A little too anecdotal for my tastes. How many babies name Bolivar and how many toasts to South American independence on fourth of July parties. Would have preferred more narrative.
Definitely some great anecdotes in here to animate a story about early US history that isn't widely known. The idea of using baby names and Fourth of July toasts gave an air of data-based history in a way that was largely successful and interesting. Still, for whatever reason I found it difficult to hold my focus on this book, or even to extract much of a thread from the chapters.
This is a fascinating, well-written and very well researched book that explores how people in the US responded to independence movements in South America in the 1810-1830 period. At first they saw them as "sister republics" following the example of 1776. But opposition grew in the South as South American republics outlawed slavery. This led to a sharper focusing of pro-slavery rhetoric (eventually rebutting Jefferson's "All men are created equal") that provided the intellectuial framework for secession. l
The author presents a history about how the United States perceived other republics in the Western Hemisphere that tried to get off the ground. She shows that for awhile, the public really supported the other republics, but the government was not always so supportive to them. It's an interesting read.
An interesting argument that change in support for the Latin American revolutions was a marker of increasing sectional tensions in the 1820s. Some interesting sources. Final chapter is the best and some in the middle drag a bit.
I've always wanted to read a book that explains how the South American countries won their independence. Unfortunately, this wasn't it and was a very boring book.

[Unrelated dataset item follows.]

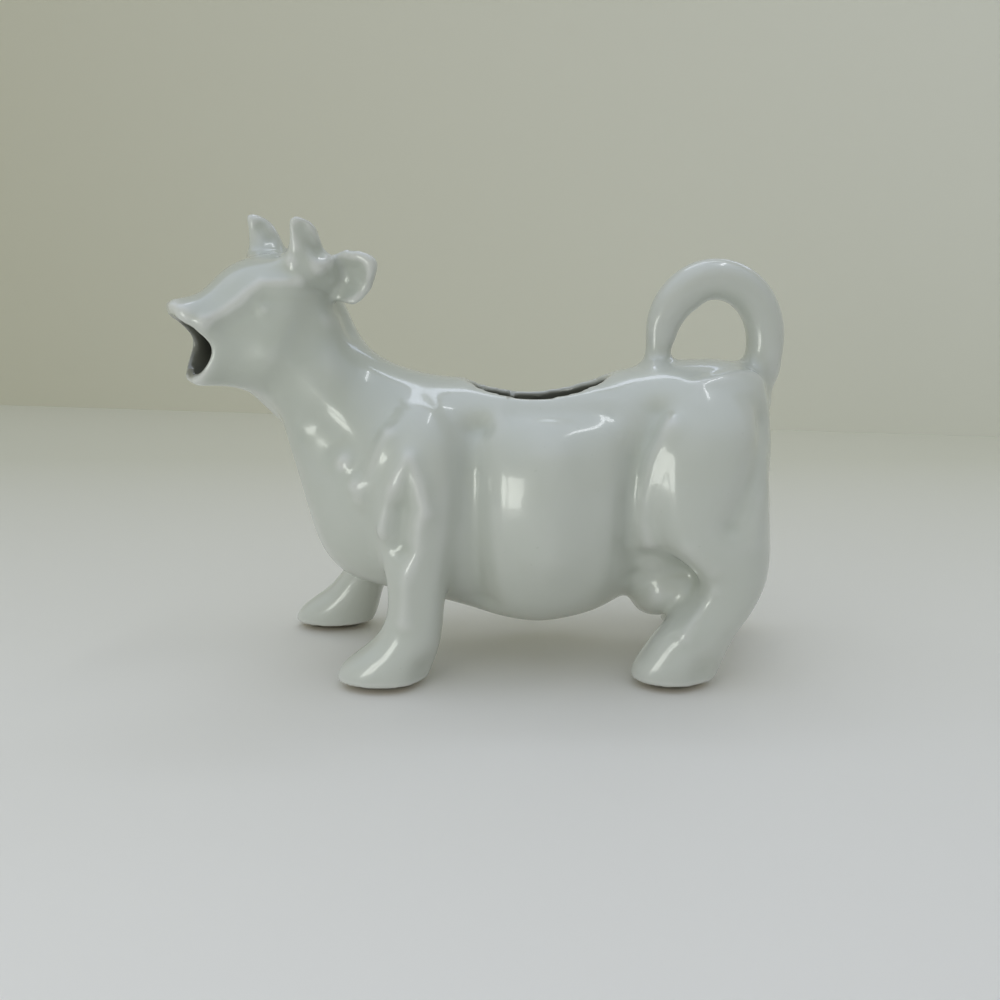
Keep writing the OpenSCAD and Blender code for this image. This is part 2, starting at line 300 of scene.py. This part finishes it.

The topic is fascinating--how Americans viewed and treated revolutionaries from Latin America (the further south, the better, as it turned out). The author, a Yale-educated historian, certainly knows the topic well. Looking at Fourth of July toasts and the naming of babies "Bolivar" in the 1820s is an interesting, if not very scientific, barometer of public opinion. Given the political climate today and the nonsensical political rhetoric about wall-building, it's important to look at how the first generations of Americans thought out our southern neighbors as they broke free from their European masters, and how racism and slavery fit into the picture.
However, the prose is florid. Try this: "The trickle of weapons that dripped southward from the United States before 1815 turned into something more of a stream following the peace with Britain, just as public excitement began to rest as well." (p. 163) The next page continues the water motif: "The United States formed only one spoke in the water-churning wheel of Atlantic trade, of course and it was not the only country that sent supplies south. Britain, too, was drowning in weapons after the Napoleonic Wars..." (p. 164) I turned to my husband and said I'd toss myself in the ocean if we kept up with the water metaphors.
It's pretty writing and it's easy to read, but it's a waste of words in an academic book that could have used more specificity. We are repeatedly told about how phlegmatic Adams (I) and (II) were, how wild Henry Clay could be, and how James Monroe and John Randolph looked. Really--who reading early American history doesn't know these things? Or the basics of the Monroe Doctrine? George Canning (the British foreign secretary) appears in a minor moment (whether the US would join with Britain against the "unholy alliance"--we don't--but words are used to describe him as "balding and brilliant." One Virginia Fourth of July bash was described in incredible detail (there was a blustery storm) simply for the point of demonstrating there were pro-Latin American independence toasts made during it.
Seriously? You could turn superfluous adjective/adverb spotting into a drinking game without much work. I give you thirty pages (max) before you are completely drunk.
Pretty writing is pretty, though, and other than being repetitive, wouldn't be much of a problem...except it was at the price of more facts. (I know, I like facts!) This isn't my field, but off the top of my head I can come up with a few examples. Naval Commissioner (and Captain) David Porter (of USS Essex fame) is mentioned twice--but neither for the event that got him booted out of the US Navy (a bout of imperialism south of the border) nor the fact he went on to work for Mexico while he was suspended from US Naval service--and it was very newsworthy at the time, especially since he was duking it out with his subordinates in the newspapers leading up to his court martial. Joel Poinsett, an intriguer (responsible for bringing Poinsettias to the US) is mentioned once in passing. The German naturalist Alexander von Humboldt had explored South America and his writings made him a huge celebrity in North America as well as Europe. Americans didn't know about South America solely from newspapers. I'd rather have had the toasts and baby names skipped one of the fifteen or so extra times they're mentioned (in case we forgot from one chapter from another?) in order to have a more nuanced picture--what of ship manifests, ship's logs, journals of midshipmen (since they were usually required to keep them)? Particularly as selling weapons to rebels was very lucrative for Americans post 1815.
The author (or rather the publishing house) engages in the persistently annoying trend of one-endnote-per paragraph. This makes for long endnotes that do not directly link up a claim with a source, and I was often frustrated that even a wordy endnote failed to address basic questions I might have about source material. (Disclaimer: I am a lawyer and if I write something that isn't my own argument, it's a source and it gets cited. EVERY TIME.) I find this type of endnote intellectually dishonest, because it's all too easy to slip some shiners in among better sources--or to omit a source entirely if one doesn't exist. There's no excuse for not using footnotes with modern layout software, and it's a lot more frustrating to flip a couple of hundred pages forward in a book to find a note rather than glance down at the bottom of the page.
For all that, I'd recommend reading it to those interested in Latin American studies and in Early American history. But I sincerely hope Professor Fitz will do a find-and-replace for the more egregious adverbs and adjectives in her next book. (And I am looking forward to a next book, whenever it will be.)
A look at the reactions by the United States to the independence movements that were affecting South and Central America during the early 19th century. Surprised to see that there was such widespread support for these movements for so long.